3. J’ai envoyé deux livres aux Éditions Rieder. Je voudrais faire paraître ces deux livres en russe également. Mais ma première expérience est très démoralisante. Est-il vraiment impossible d’organiser convenablement à Paris l’édition de livres et de brochures en russe ?

4. L’expédition, en temps voulu, en Russie de ma lettre aux ouvriers a eu finalement un impact politique important. Treint a non seulement été le premier à éditer cette lettre, mais il m’a tenu au courant de ce qu’il faisait pour qu’elle soit diffusée dans différents pays et en Russie. Les autres camarades sont restés muets sur ce point. Dans de telles circonstances, avons-nous le droit de repousser Treint? Pas le moins du monde.

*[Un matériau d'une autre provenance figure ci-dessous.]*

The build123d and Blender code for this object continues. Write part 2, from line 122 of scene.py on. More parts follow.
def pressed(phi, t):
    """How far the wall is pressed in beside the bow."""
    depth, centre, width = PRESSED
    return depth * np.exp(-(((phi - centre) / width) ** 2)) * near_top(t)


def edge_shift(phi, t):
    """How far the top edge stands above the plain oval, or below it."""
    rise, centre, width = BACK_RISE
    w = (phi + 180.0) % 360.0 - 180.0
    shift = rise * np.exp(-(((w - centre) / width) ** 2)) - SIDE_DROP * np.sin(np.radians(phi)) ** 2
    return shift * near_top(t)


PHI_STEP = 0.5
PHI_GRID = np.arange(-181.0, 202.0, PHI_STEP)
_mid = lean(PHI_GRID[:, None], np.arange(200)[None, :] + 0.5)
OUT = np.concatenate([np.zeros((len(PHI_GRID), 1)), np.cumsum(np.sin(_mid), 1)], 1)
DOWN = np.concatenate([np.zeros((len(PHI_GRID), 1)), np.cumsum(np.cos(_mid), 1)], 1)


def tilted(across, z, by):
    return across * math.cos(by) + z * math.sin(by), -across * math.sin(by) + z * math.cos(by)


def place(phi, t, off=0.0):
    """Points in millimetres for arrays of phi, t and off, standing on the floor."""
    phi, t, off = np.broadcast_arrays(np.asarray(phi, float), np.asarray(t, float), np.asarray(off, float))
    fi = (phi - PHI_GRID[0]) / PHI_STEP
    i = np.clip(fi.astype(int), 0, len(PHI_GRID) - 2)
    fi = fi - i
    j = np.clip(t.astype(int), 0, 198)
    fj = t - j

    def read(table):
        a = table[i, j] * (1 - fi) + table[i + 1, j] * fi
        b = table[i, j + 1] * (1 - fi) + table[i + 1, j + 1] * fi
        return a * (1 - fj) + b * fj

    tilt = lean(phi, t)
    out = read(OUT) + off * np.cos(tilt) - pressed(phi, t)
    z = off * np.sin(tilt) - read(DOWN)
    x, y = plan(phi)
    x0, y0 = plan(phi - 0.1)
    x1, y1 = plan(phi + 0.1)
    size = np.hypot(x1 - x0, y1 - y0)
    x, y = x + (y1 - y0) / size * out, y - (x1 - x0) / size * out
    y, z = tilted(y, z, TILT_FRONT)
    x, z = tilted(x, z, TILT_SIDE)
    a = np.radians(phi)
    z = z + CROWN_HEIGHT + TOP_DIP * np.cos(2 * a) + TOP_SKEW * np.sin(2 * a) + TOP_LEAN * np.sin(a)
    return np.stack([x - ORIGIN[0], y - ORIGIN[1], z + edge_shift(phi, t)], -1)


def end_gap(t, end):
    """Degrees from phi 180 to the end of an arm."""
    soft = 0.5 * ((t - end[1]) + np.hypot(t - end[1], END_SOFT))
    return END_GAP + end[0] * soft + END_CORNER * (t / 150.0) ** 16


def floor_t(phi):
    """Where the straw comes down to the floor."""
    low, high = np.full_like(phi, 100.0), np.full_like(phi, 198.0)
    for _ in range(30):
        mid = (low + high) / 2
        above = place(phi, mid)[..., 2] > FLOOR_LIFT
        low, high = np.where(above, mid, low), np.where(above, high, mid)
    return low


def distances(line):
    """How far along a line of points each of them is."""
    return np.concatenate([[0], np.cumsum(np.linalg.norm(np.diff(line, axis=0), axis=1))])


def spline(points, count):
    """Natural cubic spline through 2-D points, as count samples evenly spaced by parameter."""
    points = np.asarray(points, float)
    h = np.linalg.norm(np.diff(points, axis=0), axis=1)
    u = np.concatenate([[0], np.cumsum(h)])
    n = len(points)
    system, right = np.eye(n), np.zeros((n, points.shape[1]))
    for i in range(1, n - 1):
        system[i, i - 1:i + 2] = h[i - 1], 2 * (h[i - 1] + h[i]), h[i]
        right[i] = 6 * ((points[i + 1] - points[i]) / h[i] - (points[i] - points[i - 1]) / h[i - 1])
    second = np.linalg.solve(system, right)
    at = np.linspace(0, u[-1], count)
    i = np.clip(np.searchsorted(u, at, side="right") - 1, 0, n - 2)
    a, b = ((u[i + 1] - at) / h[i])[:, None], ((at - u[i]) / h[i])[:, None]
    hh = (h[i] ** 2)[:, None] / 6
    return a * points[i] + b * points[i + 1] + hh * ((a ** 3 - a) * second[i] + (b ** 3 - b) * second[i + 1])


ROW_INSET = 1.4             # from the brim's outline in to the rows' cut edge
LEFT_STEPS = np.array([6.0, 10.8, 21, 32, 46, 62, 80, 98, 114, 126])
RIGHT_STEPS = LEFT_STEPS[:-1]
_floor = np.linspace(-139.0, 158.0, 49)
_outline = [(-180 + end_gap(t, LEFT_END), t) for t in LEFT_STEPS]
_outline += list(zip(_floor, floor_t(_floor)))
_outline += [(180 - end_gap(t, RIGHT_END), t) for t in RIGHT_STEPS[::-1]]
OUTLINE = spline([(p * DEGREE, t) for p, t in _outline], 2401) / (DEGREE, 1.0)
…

5. Nos amis se comportent, au fond, comme si l’Histoire leur laissait encore un demi-siècle pour se préparer. Ils se prennent pour des oppositionnels, mais leurs méthodes d’action les rangent parmi les bons social-démocrates. Il est clair que notre activité doit viser la classe sociale au-dessous, sinon nous ne sortirons pas de l’impasse.